Nelle Collectiones, dal carattere frammentario anche per l’interruzione determinata dalla nomina a Cardinale, Bonaventura procede per allusioni, con uno stile arcano, apocalittico. Sei sono i livelli di conoscenza indicati allegoricamente nei sei giorni della Creazione, sei le età nella storia della salvezza. E nella Scrittura tre sono le aree di significato individuate: spiritualis intellegentia, figurae strumentales (Cristo e Anticristo), multiformes theoriae (rispecchiamento nella Scrittura dei tempi futuri).

La linea di senso della storia non conosce soluzioni di continuità, grazie alla conoscenza della storia sacra passata. Qui ci si ricollega all’interpretazione data da Gioacchino con la sua concordia veteris et novi testamenti. La Scrittura rimane certamente compiuta, ma il significato va ricercato in uno sviluppo continuo. L’illuminazione del passato vale come profezia dell’avvenire. Per la teologia tradizionale la storia si può tripartire nelle età della legge della natura, della Scrittura e della Grazia; Agostino nel De civitate Dei espone a sua volta le sette età da Adamo a Cristo, ma la parabola narrata da Cristo sugli operai nella vigna (Mt. 20, 1-16) introduce anche una visione della storia terrena in cinque età.

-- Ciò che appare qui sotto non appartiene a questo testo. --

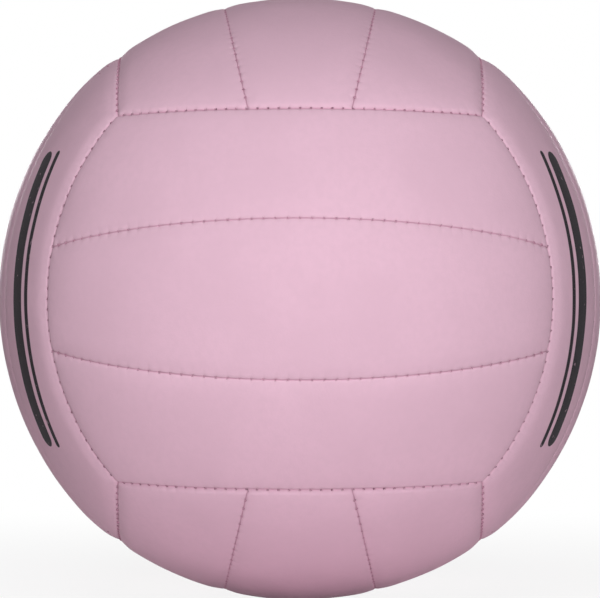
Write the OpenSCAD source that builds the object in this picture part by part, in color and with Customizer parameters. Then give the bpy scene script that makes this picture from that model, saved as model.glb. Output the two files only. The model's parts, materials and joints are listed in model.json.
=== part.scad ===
// Indoor volleyball, size 5, of eighteen stitched panels.
// Six faces of three strips each lie on the ball like the faces of a cube, and the strips of
// neighbouring faces run at right angles. +Z is up, +X is to the right and +Y is the back,
// where the valve is. The origin is the centre of the ball. All lengths are in millimetres.

/* [Ball] */
// Diameter, from the middle of one face to the middle of the opposite face
ball_d = 209; // [200:1:216]
// How far past the ball's centre each face's curve is struck from, which squares the ball a little
face_setback = 4.5; // [1:0.5:7]

/* [Panels] */
// How far the long side of a face bows in towards its middle, halfway between its corners
side_bow = 15.4; // [13:0.1:18]
// Width of a middle strip at its middle
strip_w = 52.5; // [46:0.5:58]
// Width of a middle strip where its ends are sewn
strip_end_w = 34.5; // [30:0.5:38]
// Thickness of the synthetic-leather skin
skin_t = 0.9; // [0.6:0.1:1.2]
// Thickness of the foam pad under the skin
foam_t = 3.5; // [2.5:0.1:5]
// Thickness of the glue line between the foam and its lining
glue_t = 0.1; // [0.05:0.05:0.2]
// Thickness of the cloth lining under the foam
lining_t = 0.5; // [0.3:0.1:0.8]

/* [Seams] */
// Distance from a seam to the top of a panel's rolled edge
shoulder_w = 3.4; // [2.8:0.1:4]
// Depth of the valley along a seam
valley_depth = 1.5; // [1.1:0.1:1.9]
// Gap between two turned-in edges
seam_gap = 0.2; // [0.1:0.05:0.3]
// Diameter of the sewing thread
thread_d = 0.6; // [0.4:0.05:0.8]
// Room between the thread and the rolled edges that it lies between
thread_gap = 0.05; // [0.02:0.01:0.1]
// Bare length between the end of a thread and the seam that crosses it
thread_end_gap = 1.2; // [1:0.1:2]

/* [Bladder] */
// Thickness of the rubber bladder
bladder_t = 0.6; // [0.5:0.1:1.2]
// Room between the bladder and the lining
bladder_gap = 0.2; // [0.1:0.05:0.4]

/* [Valve] */
// Diameter of the valve's stem and tube
stem_d = 9; // [8:0.5:11]
// Room around the stem in the panel and in the bladder
stem_gap = 0.2; // [0.1:0.05:0.4]
// How far the stem's mouth lies below the face of the ball
stem_recess = 0.5; // [0.3:0.1:0.8]
// Length of the valve's tube inside the bladder, past its flange
tube_len = 9; // [7:0.5:12]
// Diameter of the flange that is bonded inside the bladder
flange_d = 30; // [24:1:36]
// Thickness of the flange
flange_t = 1.4; // [1:0.1:2]
// Diameter of the cloth ring that stiffens the panel round the stem
patch_d = 34; // [28:1:38]
// Thickness of the cloth ring
patch_t = 0.6; // [0.4:0.1:1]
// Diameter of the self-sealing core
core_d = 5; // [4.6:0.1:5.4]
// Diameter of the bead that holds the core in the housing
bead_d = 6.4; // [6:0.1:7]
// Height of the bead
bead_h = 2.4; // [2:0.1:3]
// Depth from the stem's mouth to the bead
bead_depth = 5; // [4:0.5:7]
// Room around the core in the housing
core_gap = 0.05; // [0.03:0.01:0.1]
// How far the core stands past the inner end of the tube
core_tail = 3; // [2:0.5:5]
// Diameter of the hole that guides the inflating needle
needle_d = 2.4; // [2.2:0.1:2.6]
// Depth from the stem's mouth to the end of the needle hole
needle_depth = 8; // [6:0.5:10]
// Diameter of the lead-in at the mouth of the needle hole
lead_d = 4; // [3.2:0.1:4.4]
// Depth of the lead-in
lead_depth = 1.1; // [0.8:0.1:1.6]
// Width of the slit that shuts when the needle is drawn out
slit_w = 2; // [1.6:0.1:2.1]
// Opening of the slit
slit_t = 0.2; // [0.15:0.05:0.3]

/* [Hidden] */
MIDDLE = 0;
PLUS = 1;
MINUS = 2;
STRIPS = [MIDDLE, PLUS, MINUS];
// Each face's name, the turn that brings it from the top with its strips along X, and its strips
FACES = [
    ["front", [90, 0, 0], ["middle", "upper", "lower"]],
    ["back", [-90, 0, 0], ["middle", "lower", "upper"]],
    ["right", [180, -90, 0], ["middle", "front", "back"]],
    ["left", [0, -90, 0], ["middle", "back", "front"]],
    ["top", [0, 0, 90], ["middle", "left", "right"]],
    ["bottom", [180, 0, 90], ["middle", "right", "left"]],
];
VALVE_FACE = FACES[1];
LAYERS = ["cover", "foam", "lining"];
$fn = 120;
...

Nessuno degli schemi precedenti è adottato da Bonaventura che rapporta l’Antico e il Nuovo Testamento l’uno all’altro “come albero ad albero, come lettera a lettera, come seme a seme”, corrispondenza decisamente rifiutata da Agostino. La relazione si fa al contempo dinamica per origine dell’uno dall’altro e statica per essere l’uno di fronte all’altro. Sullo sfondo la definizione paolina di littera e spiritus. Comunque Bonaventura respinge inesorabilmente le aspirazioni che tendono a dividere il Cristo e lo Spirito, la Chiesa organizzata secondo un ordinamento cristologico e sacramentale e la Chiesa pneumatica e profetica dei nuovi poveri, con la pretesa di poter rendere presente l’utopia attraverso la loro stessa forma di vita.

Le due opere assumono un valore primario alla luce delle elaborazioni future del pensiero di Joseph Ratzinger.